= Given request =
Reproduce exactly the lines of the material beneath, from the line that contains "plug_seal();" to the line that contains "record = json.load(file)", both included, and no other lines.

───── Raw data ─────

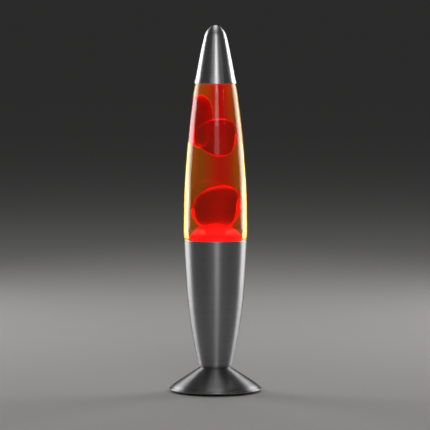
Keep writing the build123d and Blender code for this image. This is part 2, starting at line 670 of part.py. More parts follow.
# ---------------------------------------------------------------- assembly
def main():
    os.makedirs("parts", exist_ok=True)
    below_plate = WAIST_HEIGHT - SHEET
    above_plate = WAIST_HEIGHT + SHEET

    put_out("foot_shell", foot_shell())
    put_out("cord_grommet", cord_grommet())
    put_out("foot_strap", foot_strap())
    put_out("bottom_cover", bottom_cover())
    put_out("cover_screws", *around(cover_screw(), 2, SCREW_RADIUS_OUT))
    put_out("rubber_feet", *around(rubber_foot(), 4, 31.0, 45))
    put_out("base_housing", housing_shell())

    washer = ring(NIPPLE_RADIUS + HOLE_PLAY, 10.0, 0, WASHER)
    put_out("nipple_washers", Pos(0, 0, below_plate - WASHER) * washer, Pos(0, 0, above_plate) * washer)
    put_out(
        "nipple_nuts",
        Pos(0, 0, below_plate - WASHER - STRAP_THICKNESS - NUT_HEIGHT) * nut(),
        Pos(0, 0, above_plate + WASHER) * nut(),
    )
    put_out("threaded_nipple", threaded_nipple())

    put_out("lampholder_dome", holder_dome())
    put_out("lampholder_skirt", holder_skirt())
    put_out("lampholder_insert", holder_insert())
    put_out("thread_contact", thread_contact())
    put_out("centre_contact", centre_contact())
    put_out("terminal_screws", *[Pos(side * TERMINAL_X, 0, 0) * terminal_screw() for side in (-1, 1)])

    put_out("bulb_glass", bulb_glass())
    put_out("bulb_screw_cap", bulb_cap())
    put_out("bulb_insulator", bulb_insulator())
    put_out("bulb_pip", bulb_pip())
    put_out("bulb_stem", bulb_stem())
    leads = [bulb_lead(-1), bulb_lead(1)]
    put_out("bulb_lead_wires", *leads)
    put_out("bulb_filament", bulb_filament() - leads[0] - leads[1])

    pool, lower = wax_pool(), wax_lower()
    middle, upper = wax_drop(**WAX_MIDDLE), wax_drop(**WAX_UPPER)
    liquid = bottle_filling() - pool_envelope()
    for wax in (lower, middle, upper):
        liquid = liquid - wax
    layers = [liquid & Pos(0, 0, (low + high) / 2) * Box(80, 80, high - low) for low, high in LIQUID_LAYERS]
    put_out("glass_bottle", glass_bottle())
    put_out("liquid", *layers)
    put_out("wax_pool", pool)
    put_out("wax_lower_blob", lower)
    put_out("wax_middle_blob", middle)
    put_out("wax_upper_blob", upper)
    put_out("heating_coil", heating_coil())
    put_out("crown_cap", crown_cap())
    put_out("crown_liner", crown_liner())
    put_out("top_cap", top_cap())


main()
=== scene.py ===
"""Looks of the lava lamp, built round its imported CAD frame. Metres, +Z up, front towards -Y."""

import math

import bmesh
import bpy
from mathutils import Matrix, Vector, noise


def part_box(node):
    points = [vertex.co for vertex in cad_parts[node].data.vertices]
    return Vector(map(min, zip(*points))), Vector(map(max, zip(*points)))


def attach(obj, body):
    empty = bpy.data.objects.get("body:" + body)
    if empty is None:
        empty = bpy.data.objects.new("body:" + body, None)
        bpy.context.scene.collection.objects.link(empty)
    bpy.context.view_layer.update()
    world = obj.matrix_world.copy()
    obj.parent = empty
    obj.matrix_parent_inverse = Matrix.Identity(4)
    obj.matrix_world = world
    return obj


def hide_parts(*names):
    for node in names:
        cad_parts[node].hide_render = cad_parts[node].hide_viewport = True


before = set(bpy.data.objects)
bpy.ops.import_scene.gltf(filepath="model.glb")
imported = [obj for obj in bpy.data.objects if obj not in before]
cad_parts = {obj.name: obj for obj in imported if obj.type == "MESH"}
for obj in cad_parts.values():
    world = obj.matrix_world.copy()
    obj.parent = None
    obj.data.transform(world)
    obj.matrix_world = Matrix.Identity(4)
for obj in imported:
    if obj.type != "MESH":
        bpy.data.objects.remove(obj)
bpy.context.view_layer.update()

MM = 0.001
ROUND = 256  # segments round the axis of the large turned pieces
WAX_ROUND = 160  # the same, for the wax that is turned

# Sizes that follow the CAD, in mm and degrees.
STUD_HOLE = 5.15  # radius of the holes that the threaded nipple passes through
FOOT_SLOPE = 33.0  # the foot's cone, from the horizontal
FOOT_TOP = 14.1  # radius where the cone starts, and of the housing's waist
BUSH_HOLE = 4.35  # radius
HOUSING_SHEET = 1.0
FOOT_SHEET = 1.0
CAP_SHEET = 0.8

# Profiles of the bottle, in mm: its wall outside and inside, upwards, and its raised floor, outwards.
OUTER_GLASS = [(28.9, 141.5), (29.34, 147.0), (29.33, 163.0), (28.65, 193.0), (26.75, 222.5), (24.68, 244.5),
               (21.95, 266.6), (20.0, 280.3), (18.87, 285.5), (17.3, 290.6), (14.6, 296.1), (12.5, 299.8),
               (12.75, 301.2), (13.2, 303.4)]
INNER_GLASS = [(18.6, 134.4), (22.9, 136.0), (24.7, 139.6), (26.84, 147.0), (26.83, 163.0), (26.15, 193.0),
               (24.25, 222.5), (22.18, 244.5), (19.45, 266.6), (17.5, 280.3), (15.9, 287.0), (11.6, 296.0),
               (8.6, 300.8)]
FLOOR_GLASS = [(0.5, 136.4), (10.0, 135.9), (18.6, 134.4)]
FLOOR_MIDDLE = 136.4


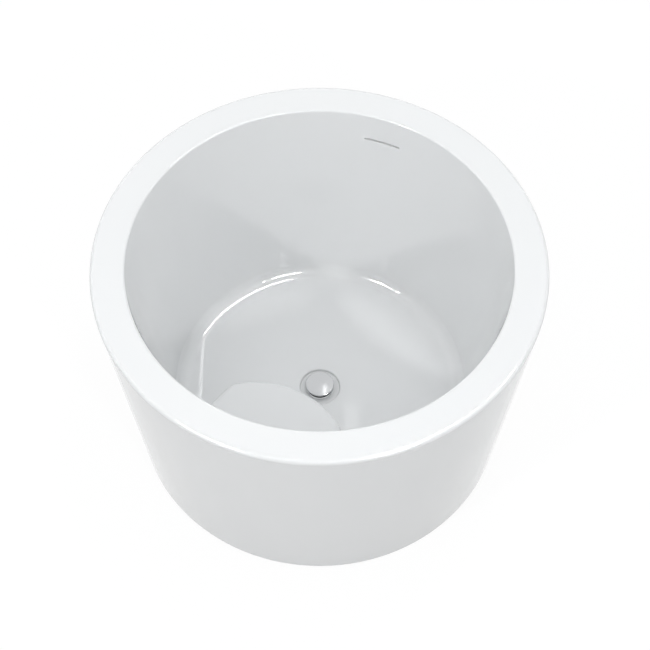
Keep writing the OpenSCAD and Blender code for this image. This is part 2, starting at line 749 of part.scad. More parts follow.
// Hose along its whole line, one tube swept down behind the wall, round the bend and in to the waste
module overflow_hose() {
    sides = 24;
    bend_steps = 12;
    bend_mid = [bend_y, hose_z + hose_bend_r];
    top = behind_wall(-hose_top_s, hose_off);
    // Each stop on the line: its place in the Y-Z plane and how far the hose has turned there
    stops = [
        [top, 0],
        for (i = [0 : bend_steps]) let (turn = hose_turn * i / bend_steps, lean = wall_draft + turn)
            [bend_mid + hose_bend_r * [cos(lean), -sin(lean)], turn],
        [[hose_end_y, hose_z], hose_turn]
    ];
    function ring_points(r, stop) = [for (k = [0 : sides - 1])
        let (around = 360 * k / sides, lean = wall_draft + stop[1], side = r * cos(around))
        [r * sin(around), stop[0][0] + side * cos(lean), stop[0][1] - side * sin(lean)]];
    n = len(stops);
    points = [
        for (stop = stops) each ring_points(hose_r, stop),
        for (stop = stops) each ring_points(hose_bore / 2 / cos(180 / sides), stop)
    ];
    inner = n * sides;
    function wall_faces(first, flip) = [for (i = [0 : n - 2], k = [0 : sides - 1])
        let (a = first + i * sides + k, b = first + i * sides + (k + 1) % sides)
        each (flip ? [[a, b + sides, b], [a, a + sides, b + sides]] : [[a, b, b + sides], [a, b + sides, a + sides]])];
    function end_faces(row, flip) = [for (k = [0 : sides - 1])
        let (a = row * sides + k, b = row * sides + (k + 1) % sides)
        each (flip ? [[a, b, b + inner], [a, b + inner, a + inner]] : [[a, b + inner, b], [a, a + inner, b + inner]])];
    color(hose_grey) polyhedron(points, concat(
        wall_faces(0, false), wall_faces(inner, true), end_faces(0, false), end_faces(n - 1, true)), convexity = 6);
}

// Worm-drive clamp about the Z axis
module hose_clamp() {
    ring_r = hose_r + fit_gap;
    worm_r = 3.5;
    worm_l = 15;
    color(zinc) {
        difference() {
            union() {
                cylinder(r = ring_r + clamp_t, h = clamp_w, center = true);
                translate([ring_r + worm_r - 1, 0, 0]) cube([2 * worm_r, worm_l - 4, clamp_w], center = true);
            }
            cylinder(r = ring_r, h = clamp_w + 2 * past, center = true);
        }
        translate([ring_r + worm_r, -worm_l / 2, 0]) rotate([-90, 0, 0]) cylinder(r = worm_r - 0.5, h = worm_l);
    }
}

module hose_clamp_top() {
    place = behind_wall(-hose_top_s - hose_grip / 2, hose_off);
    translate([0, place[0], place[1]]) rotate([180 - wall_draft, 0, 0]) hose_clamp();
}

module hose_clamp_bottom() {
    translate([0, hose_end_y + hose_grip / 2, hose_z]) rotate([90, 0, 0]) hose_clamp();
}

basin_shell();
outer_skirt();
base_board();
seat_board();
seat_stand();
support_frame();
frame_screws();
skirt_brackets();
bracket_screws();
lock_nuts();
foot_pad_1();
foot_pad_2();
foot_pad_3();
foot_pad_4();
foot_stud_1();
foot_stud_2();
foot_stud_3();
foot_stud_4();
waste_flange();
upper_gasket();
lower_gasket();
waste_lock_nut();
waste_body();
click_cartridge();
plug_cap();
plug_seal();
plug_spring();
overflow_box();
overflow_seal();
overflow_hose();
hose_clamp_top();
hose_clamp_bottom();
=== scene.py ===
import json
import math

import bpy
import numpy as np
from mathutils import Matrix, Vector


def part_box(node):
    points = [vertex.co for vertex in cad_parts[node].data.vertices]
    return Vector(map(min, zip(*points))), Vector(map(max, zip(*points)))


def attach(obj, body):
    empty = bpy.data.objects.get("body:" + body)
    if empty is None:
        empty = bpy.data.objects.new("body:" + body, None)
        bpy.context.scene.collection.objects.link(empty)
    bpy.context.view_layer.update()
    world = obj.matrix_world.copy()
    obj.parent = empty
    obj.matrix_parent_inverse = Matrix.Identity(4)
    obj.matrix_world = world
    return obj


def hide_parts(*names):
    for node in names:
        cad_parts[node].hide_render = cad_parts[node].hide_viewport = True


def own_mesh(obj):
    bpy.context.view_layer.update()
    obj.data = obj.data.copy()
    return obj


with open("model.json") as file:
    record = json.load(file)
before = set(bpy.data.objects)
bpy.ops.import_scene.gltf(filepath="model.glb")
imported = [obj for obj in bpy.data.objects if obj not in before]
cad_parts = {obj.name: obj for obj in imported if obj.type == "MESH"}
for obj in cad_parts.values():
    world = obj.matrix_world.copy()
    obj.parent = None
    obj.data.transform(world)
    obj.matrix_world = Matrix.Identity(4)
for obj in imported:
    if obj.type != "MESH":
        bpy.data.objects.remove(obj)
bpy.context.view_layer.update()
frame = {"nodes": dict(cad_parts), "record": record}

# Sizes of the tub, in metres and radians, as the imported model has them
TUB_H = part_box("basin_shell")[1].z
RIM_R = 0.525
RIM_W = 0.080
RIM_EDGE_R = 0.009
RIM_INNER_R = 0.005
LIP_H = 0.020
LIP_EDGE_R = 0.001
SHELL_T = 0.006
FLOOR_Z = 0.084
WALL_DRAFT = math.radians(8)
FLOOR_FILLET_R = 0.036
BASE_R = 0.4665
SKIRT_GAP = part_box("outer_skirt")[0].z
BASIN_R = RIM_R - RIM_W
LIP_Z = TUB_H - LIP_H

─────

= Task output =
plug_seal();
plug_spring();
overflow_box();
overflow_seal();
overflow_hose();
hose_clamp_top();
hose_clamp_bottom();
=== scene.py ===
import json
import math

import bpy
import numpy as np
from mathutils import Matrix, Vector


def part_box(node):
    points = [vertex.co for vertex in cad_parts[node].data.vertices]
    return Vector(map(min, zip(*points))), Vector(map(max, zip(*points)))


def attach(obj, body):
    empty = bpy.data.objects.get("body:" + body)
    if empty is None:
        empty = bpy.data.objects.new("body:" + body, None)
        bpy.context.scene.collection.objects.link(empty)
    bpy.context.view_layer.update()
    world = obj.matrix_world.copy()
    obj.parent = empty
    obj.matrix_parent_inverse = Matrix.Identity(4)
    obj.matrix_world = world
    return obj


def hide_parts(*names):
    for node in names:
        cad_parts[node].hide_render = cad_parts[node].hide_viewport = True


def own_mesh(obj):
    bpy.context.view_layer.update()
    obj.data = obj.data.copy()
    return obj


with open("model.json") as file:
    record = json.load(file)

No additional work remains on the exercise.